Not to brag but both my kids are from the same dad
I know we will never have another revolution in this country because every Chinese food place in my town has at least one review that says “this is the fifth time I ordered from this place and every time it was terrible”
Some of you won’t be ready for pumpkin spice in 2 months and it shows.
To the lady who flipped me off when I honked at you, your phone probably isn’t on top of your car anymore!
He died doing two things he loved: making a toast sandwich and taking a bath
my co worker is getting married.
She said that she didn’t realize how expensive changing her last name is.
Her and her husband decided if they are going to spend money to have last names changed, they will choose something they both want.
Their new last name will be Nighthawk
[me as a DJ]
Where my single ladies at?
*drunk responses*
This one’s for you
*turns off music, serious tone*
This is a bad place to meet men
Mapping the Lickability of the Periodic Table
a haunted house called blood bath & beyond
Tammy is short for Tamuel
5 asked me to come to her hairdressing salon, put some accessories in my hair then looked at me and said “well your hair looks good now but I don’t know what we can do with your face”. Worst hairdresser I’ve been to, do not recommend
I’m not mad at Bezos for going into space. I’m mad at him for coming back.
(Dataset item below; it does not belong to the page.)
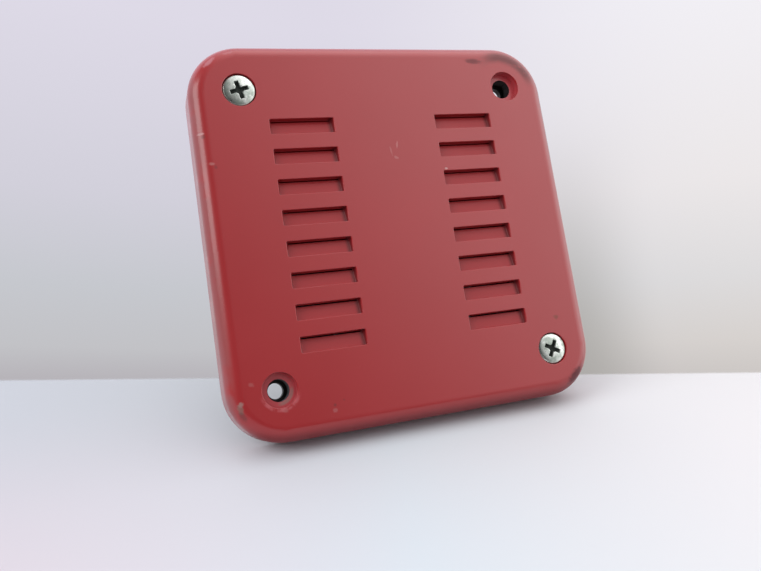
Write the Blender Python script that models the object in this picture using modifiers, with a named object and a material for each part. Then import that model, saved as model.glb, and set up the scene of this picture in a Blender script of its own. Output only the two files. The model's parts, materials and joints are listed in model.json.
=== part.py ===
"""Wall-mounted alarm siren: a vibrating horn behind a louvred die-cast cover.

Units are metres. +Z is up, the louvred face looks along -Y, and y = 0 is the wall,
which the rear of the cover's rim lies on. The horn stands behind the wall plane, inside
a 4 inch square electrical box. Each *_Y pair is a piece's front and rear along Y.
"""
from math import cos, pi, radians, sin, sqrt

import bmesh
import bpy
from mathutils import Matrix, Vector

MM = 0.001
GAP = 0.3 * MM               # left between two pieces that seat on each other
MARGIN = 1.0 * MM            # how far a cutter runs past what it cuts

# Cover, a die casting on the fixing pattern of a 4 inch square box
FIXING_PITCH = 90.49 * MM
FIXING_EDGE = 15.08 * MM     # fixing centre to the cover's side
COVER_DEPTH = 12.7 * MM
COVER_RIM = 2.2 * MM
COVER_FACE = 3.2 * MM
COVER_CORNER_R = 16.6 * MM
COVER_EDGE_R = 4.76 * MM
COVER_INNER_R = 1.6 * MM     # inside the same edge
RECESS_D = 10.3 * MM
RECESS_DEPTH = 2.6 * MM
SEAT_HOLE_D = 6.6 * MM
BOSS_WALL = 3.2 * MM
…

me: yo lemme get somma those THYIICC fries
kfc: you mean potato wedges?
me: yes potato wedges please
Telling my boss I wasn’t drunk at work really backfired. I probably should have waited until he asked.
Confidence is important.
Because wishy-washy just will not get you a prescription for the good drugs.
Irish I was a lil bit smaller. Irish I was a leprechaun baller. Irish I had a shamrock & a hat, & endless gold coins in a big black cauldron
I will die twice in my life – once when my heart stops, and once the first time I casually reference the pandemic to someone who looks like an adult and they say “oh, that happened before I was born”
WIFE: please stop telling people you bought me on eBay. It’s not funny
[later]
THEM: so how did you two meet?
ME: I did NOT buy her on eBay
I like to mute CNN and imagine they’re arguing about what appetizer, or appetizers, to order at TGIFridays.
Psychiatrist (swinging a pocket watch): You are feeling verrry sleepy…
Me: No shit, doc. I suppose next you’re gonna tell me I’m feeling sad and fat.
GENIE:3 wishes
ME:Can I wish for more?
G:No
M:I wish u couldn’t count
G:Done. How many do u have left?
M:A billion
G:
M:
G:That sounds right
Roses are red
Let’s get some fresh air
Make love in the moonlight
Have a pregnancy scare
I’m a real badass until I feel a stray hair and think it’s a spider.
Me: I’m shy
Tequila: Not anymore
I used to be a champion swimmer who beat every opponent. Then I was born.
New mindset, who dis?
A pasta maker is just a Play-doh toy for adults.
My dad: See, when you said you’d met a “special someone” we thought…
Me: Go on.
My dad:
Me: [taking hold of the penguin’s flipper] GO ON.